Differences come from assumptions about the covariance $\Sigma_c$.

---

### 5. Linear Discriminant Analysis (LDA)
- **Assumption:** Each class is Gaussian with the **same covariance** $\Sigma$:
  $$
  P(x \mid y=c) \sim \mathcal{N}(\mu_c, \Sigma)
  $$
- **Discriminant function:**
  $$
  \delta_c(x) = x^\top \Sigma^{-1}\mu_c \;-\; \tfrac{1}{2}\mu_c^\top \Sigma^{-1}\mu_c \;+\; \log P(y=c)
  $$
  Prediction = class with largest $\delta_c(x)$.
  Boundaries are **linear** hyperplanes.

- **Fisher’s dimension reduction view:**
  Define *within-class scatter*:
  $$
  S_W = \sum_{c=1}^K \sum_{i: y_i=c} (x_i - \mu_c)(x_i - \mu_c)^\top
  $$
  Define *between-class scatter*:
  $$
  S_B = \sum_{c=1}^K n_c (\mu_c - \mu)(\mu_c - \mu)^\top
  $$
  Optimize:
  $$
  J(w) = \frac{w^\top S_B w}{w^\top S_W w}
  $$
  This leads to the generalized eigenproblem:
  $$
  S_B w = \lambda S_W w
  $$
  Keep the top $K-1$ eigenvectors (since $\mathrm{rank}(S_B) \le K-1$).
  Project data to at most $K-1$ dimensions where classes are maximally separated.

---

### 6. Quadratic Discriminant Analysis (QDA)
- **Assumption:** Each class is Gaussian with its **own covariance** $\Sigma_c$:
  $$
  P(x \mid y=c) \sim \mathcal{N}(\mu_c, \Sigma_c)
  $$
- **Discriminant function:**
  $$
  \delta_c(x) = -\tfrac{1}{2}\log|\Sigma_c| - \tfrac{1}{2}(x-\mu_c)^\top \Sigma_c^{-1}(x-\mu_c) + \log P(y=c)
  $$
  Boundaries are **quadratic curves/surfaces**.
- **More flexible** than LDA, but needs more data to estimate each $\Sigma_c$ reliably.

---

## ✅ Big Picture

- **Naive Bayes:** assumes conditional independence.
  - GaussianNB → continuous, independent features.
  - MultinomialNB → count/frequency features.
  - BernoulliNB → binary features.
  - CategoricalNB → categorical features.

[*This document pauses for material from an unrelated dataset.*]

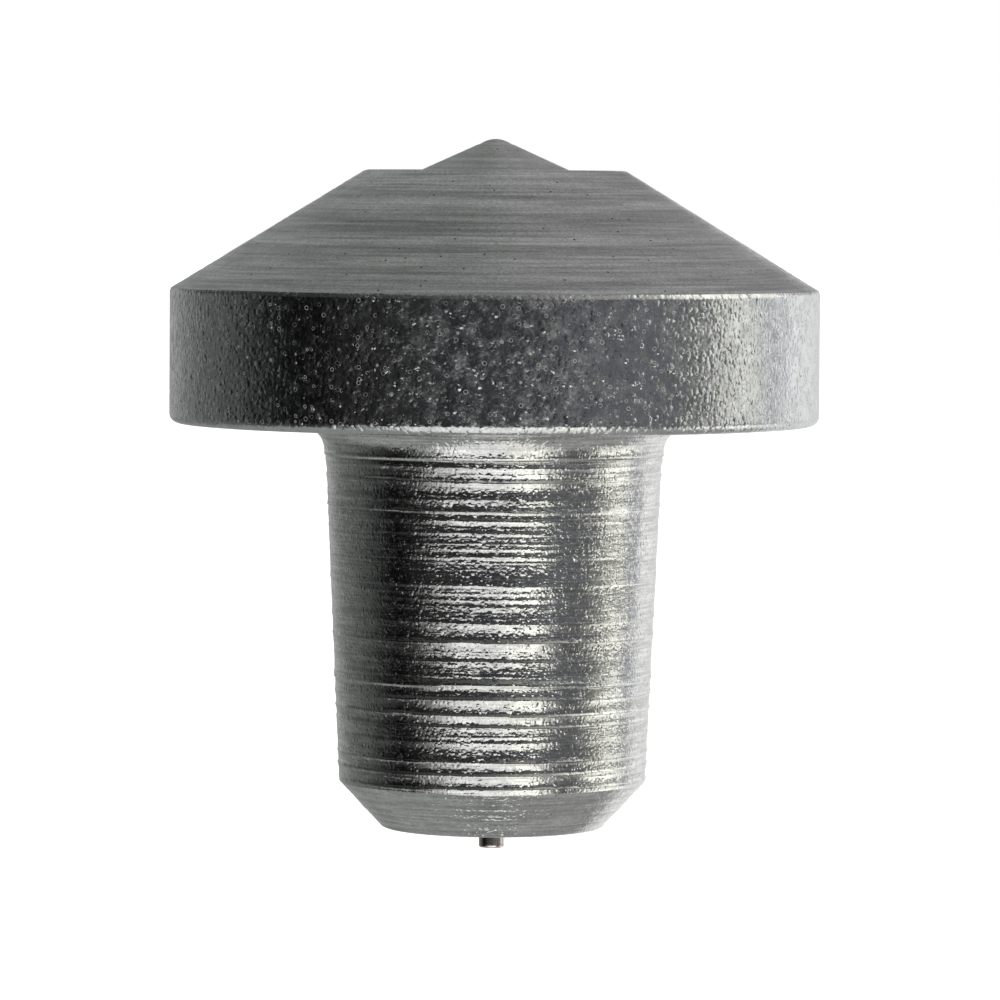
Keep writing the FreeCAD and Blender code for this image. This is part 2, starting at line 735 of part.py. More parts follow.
def build_thrust_needle_cage():
    """Flat cage with one radial pocket for each needle."""
    thickness = size("needle_cage_thickness")
    lift = (size("needle_space") - thickness) / 2
    body = disc_ring("thrust_needle_cage", NEEDLE_BASE + lift, radius("needle_cage_bore"),
                     radius("needle_cage_outer"), thickness)
    near = size("needle_inner_radius") - size("pocket_gap")
    far = size("needle_inner_radius") + size("needle_length") + size("pocket_gap")
    half = radius("needle_diameter") + size("pocket_gap")
    pocket_outline = new_sketch(body, "needle_pocket_outline", "XY_Plane")
    add_outline(pocket_outline, [(near, -half), (far, -half), (far, half), (near, half)])
    pocket = pocket_up(body, "needle_pocket", pocket_outline, thickness)
    repeat_about_axis(body, "needle_pocket_pattern", pocket, size("needles"))
    return body


def build_bearing_balls():
    """Balls between the two raceways."""
    body = new_body("bearing_balls", BEARING_BASE)
    ball = body.newObject("PartDesign::AdditiveSphere", "ball")
    ball.AttachmentSupport = [(origin_feature(body, "XY_Plane"), "")]
    ball.MapMode = "FlatFace"
    bind(ball, "Radius", radius("ball_diameter"))
    bind(ball, ".AttachmentOffset.Base.x", radius("ball_circle"))
    bind(ball, ".AttachmentOffset.Base.z", size("bearing_width") / 2)
    doc.recompute()
    repeat_about_axis(body, "ball_pattern", ball, size("balls"))
    return body


def build_bearing_cage():
    """Cage with one round pocket for each ball."""
    width = size("ball_cage_width")
    lift = (size("bearing_width") - width) / 2
    body = disc_ring("bearing_cage", BEARING_BASE + lift, radius("ball_cage_bore"),
                     radius("ball_cage_outer"), width)
    outline = new_sketch(body, "ball_pocket_outline", "YZ_Plane")
    add_circle(outline, ZERO, width / 2, radius("ball_diameter") + size("pocket_gap"))
    pocket = pocket_up(body, "ball_pocket", outline, size("ball_cage_outer"))
    repeat_about_axis(body, "ball_pocket_pattern", pocket, size("balls"))
    return body


# ---------------------------------------------------------------------------------------
# Pilot: what slides along the axis when the work pushes on the point
# ---------------------------------------------------------------------------------------

def build_pilot_point():
    """Hardened point with a collar, a spring pocket and a boss for the rod."""
    body = new_body("pilot_point", COLLAR_BASE)
    collar = radius("pilot_collar_diameter")
    collar_top = size("pilot_collar_height")
    guide = radius("pilot_diameter")
    cone_base = NOSE_FACE - COLLAR_BASE
    pocket = radius("spring_pocket_diameter")
    pocket_top = size("spring_pocket_depth")
    boss = radius("rod_boss_diameter")
    boss_base = pocket_top - size("rod_boss_height")
    rod = radius("rod_diameter") + size("fit_gap")
    hole_top = pocket_top + size("rod_hole_rise")
    half_angle = size("pilot_cone_angle") / 2
    tip = size("pilot_tip_radius")
    sharp_top = cone_base + guide * cosine(half_angle) / sine(half_angle)
    tip_centre = sharp_top - tip / sine(half_angle)
    tip_start = 11
    turn(body, "pilot_turned", [
        (ZERO, hole_top),
        (rod, hole_top),
        (rod, boss_base),
        (boss, boss_base),
        (boss, pocket_top),
        (pocket, pocket_top),
        (pocket, ZERO),
        (collar, ZERO),
        (collar, collar_top),
        (guide, collar_top),
        (guide, cone_base),
        (tip * cosine(half_angle), tip_centre + tip * sine(half_angle)),
        (ZERO, tip_centre + tip),
    ], {tip_start: tip})
    return body


def build_tail_pin():
    """Rod fixed in the pilot; its free end shows past the small end of the shank."""
    base = SMALL_END - size("rod_exposed")
    length = POCKET_TOP + size("rod_hole_rise") - base
    body = new_body("tail_pin", base)
    rod = radius("rod_diameter")
    turn(body, "rod_turned", [(ZERO, ZERO), (rod, ZERO), (rod, length), (ZERO, length)])
    bevel_edges(body, "rod_end_bevel", [(rod, ZERO)], size("rod_end_chamfer"))
    return body


# ---------------------------------------------------------------------------------------
# Build, check and write
# ---------------------------------------------------------------------------------------

def build_all():
    """Every sub-part, one body each."""
    lower_shield = BEARING_BASE + size("shield_setback")
    upper_shield = BEARING_TOP - size("shield_setback") - size("shield_thickness")
    return [
        build_taper_shank(),
        build_tail_bush(),
        build_thrust_washer("thrust_washer_lower", FLANGE_TOP),
        build_bearing_inner_ring(),
        build_bearing_snap_ring(),
        build_bull_head(),
        build_cover_ring(),
        build_ring_lock_screw(),
        build_felt_seal(),
        build_thrust_washer("thrust_washer_upper", UPPER_WASHER_BASE),
        build_bearing_outer_ring(),
        build_bearing_shield("bearing_shield_lower", lower_shield),
        build_bearing_shield("bearing_shield_upper", upper_shield),
        build_seat_snap_ring(),
        build_spring_seat(),
        build_pilot_spring(),
        build_thrust_needles(),
        build_thrust_needle_cage(),
        build_bearing_balls(),
        build_bearing_cage(),
        build_pilot_point(),
        build_tail_pin(),
    ]


def check_document():
    """Stop if any object of the document failed to compute."""
    for item in doc.Objects:
        if "Invalid" in item.State or "Error" in item.State:
            raise RuntimeError(f"{item.Label} failed: {item.State}")


def write_parts(bodies):
    """Check each body's shape and write it to its own file."""
    for body in bodies:
        if body.Shape.isNull() or not body.Shape.isValid():
            raise RuntimeError(f"{body.Label} has no valid shape")
    os.makedirs("parts", exist_ok=True)
    for body in bodies:
        body.Shape.exportStep(f"parts/{body.Label}.step")


bodies = build_all()
doc.recompute()
check_document()
write_parts(bodies)
for body in bodies:
    box = body.Shape.BoundBox
    print(f"{body.Label:22s} solids {len(body.Shape.Solids):2d}  volume {body.Shape.Volume:9.2f}"
          f"  z {box.ZMin:7.3f} to {box.ZMax:7.3f}  width {box.XLength:6.2f}")
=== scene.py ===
"""Looks of the bull-nose live center: turned and zinc-plated steel in a white studio.

Lengths are in metres, in the part's own frame: the axis is Z, the origin is in the gauge plane
of the taper, and the point is up. The camera looks along +Y.
"""

import math

import bpy
import numpy as np
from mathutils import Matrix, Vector


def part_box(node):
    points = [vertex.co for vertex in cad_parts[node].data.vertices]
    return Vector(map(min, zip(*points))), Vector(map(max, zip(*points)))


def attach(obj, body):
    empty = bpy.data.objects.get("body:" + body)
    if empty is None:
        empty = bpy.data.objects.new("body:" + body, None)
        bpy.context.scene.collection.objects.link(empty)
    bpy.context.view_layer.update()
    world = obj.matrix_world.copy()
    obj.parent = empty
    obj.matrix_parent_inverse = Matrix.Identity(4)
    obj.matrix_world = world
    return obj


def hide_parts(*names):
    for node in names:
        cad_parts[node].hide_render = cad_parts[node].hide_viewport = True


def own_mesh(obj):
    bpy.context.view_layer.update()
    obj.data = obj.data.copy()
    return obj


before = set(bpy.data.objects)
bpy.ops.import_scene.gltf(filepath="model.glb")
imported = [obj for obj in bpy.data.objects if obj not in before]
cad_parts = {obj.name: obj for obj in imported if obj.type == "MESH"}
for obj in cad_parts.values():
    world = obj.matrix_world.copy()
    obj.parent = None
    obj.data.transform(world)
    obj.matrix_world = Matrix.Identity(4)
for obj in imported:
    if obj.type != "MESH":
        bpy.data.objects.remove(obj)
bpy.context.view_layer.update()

MM = 0.001
SEED = 11


# ---------------------------------------------------------------------------------------
# Sizes read from the frame
# ---------------------------------------------------------------------------------------

def reach(node):
    """Radius of a round node about Z."""
    low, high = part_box(node)
    return max(high[0], -low[0])


def base(node):
    """Lowest height of a node."""
    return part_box(node)[0][2]


def top(node):
    """Highest height of a node."""
    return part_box(node)[1][2]


RIM_RADIUS = reach("bull_head")
UNDERSIDE = base("bull_head")
NOSE_FACE = top("bull_head")
SMALL_END = base("taper_shank")
ROD_END = base("tail_pin")

# Sizes of the shank
GAUGE_RADIUS = 9.0 * MM
TAPER_PER_SIDE = 1 / 22
NECK_RADIUS = 10.8 * MM
NECK_BLEND = 1.6 * MM
END_RADIUS = 5.95 * MM
END_BEVEL = 2.5 * MM
END_EDGE_WIDTH = 0.1 * MM       # small bevel between the end face and the large bevel
END_EDGE_HEIGHT = 0.06 * MM
ROD_BORE_RADIUS = 1.0 * MM
BOSS_RADIUS = 7.45 * MM
BOSS_HEIGHT = 0.4 * MM
LAND_RADIUS = 3.9 * MM
SPIGOT_RADIUS = 2.98 * MM
SEAL_GAP = 0.05 * MM

# Sizes of the head
NOSE_RADIUS = 7.0 * MM
NOSE_EDGE = 0.12 * MM
CONE_HALF_ANGLE = math.radians(58.5)
RIM_ROUNDING = 0.5 * MM
CONE_ROUNDING = 0.5 * MM
CONE_ROUNDING_TURN = 35.0       # degrees, where the cone cuts the rounding off
CRISP_STEP = 0.02 * MM          # first step past a crisp edge
CRISP_TURN = 2.0                # degrees, last step of the rounding before that edge
HUB_WALL = 1.4 * MM
CAVITY_PLAY = 0.2 * MM
FIT_GAP = 0.02 * MM
GUIDE_GAP = 0.03 * MM

# Sizes of the pilot, its rod and its spring
PILOT_RADIUS = 4.0 * MM
PILOT_HALF_ANGLE = math.radians(65.6)
PILOT_TIP = 1.4 * MM
POCKET_RADIUS = 2.9 * MM
POCKET_DEPTH = 1.9 * MM
COLLAR_STEP = 2.2 * MM          # spring seat to the top of the pilot's collar
COLLAR_THICKNESS = 0.6 * MM
PILOT_TRAVEL = COLLAR_STEP - COLLAR_THICKNESS
STOP_GAP = 0.01 * MM            # left between the collar and its stop
ROD_EDGE = 0.12 * MM
AXIS_RADIUS = 0.004 * MM        # solid pieces are closed with this small hole on the axis
SPRING_WIRE = 0.4 * MM
SPRING_MEAN_RADIUS = 2.35 * MM
SPRING_TURNS = 3.5

COARSE = 3 * MM                 # longest step along hidden outlines


# ---------------------------------------------------------------------------------------
# Outlines and turned meshes
# ---------------------------------------------------------------------------------------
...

- **Discriminant Analysis:** assumes multivariate Gaussian.
  - LDA → shared covariance → linear boundaries, dimension reduction.
  - QDA → separate covariance → quadratic boundaries, more flexible.

All follow the same recipe:
1. Estimate $P(x \mid y)$ under some assumption.
2. Multiply by prior $P(y)$.
3. Pick the class with max posterior.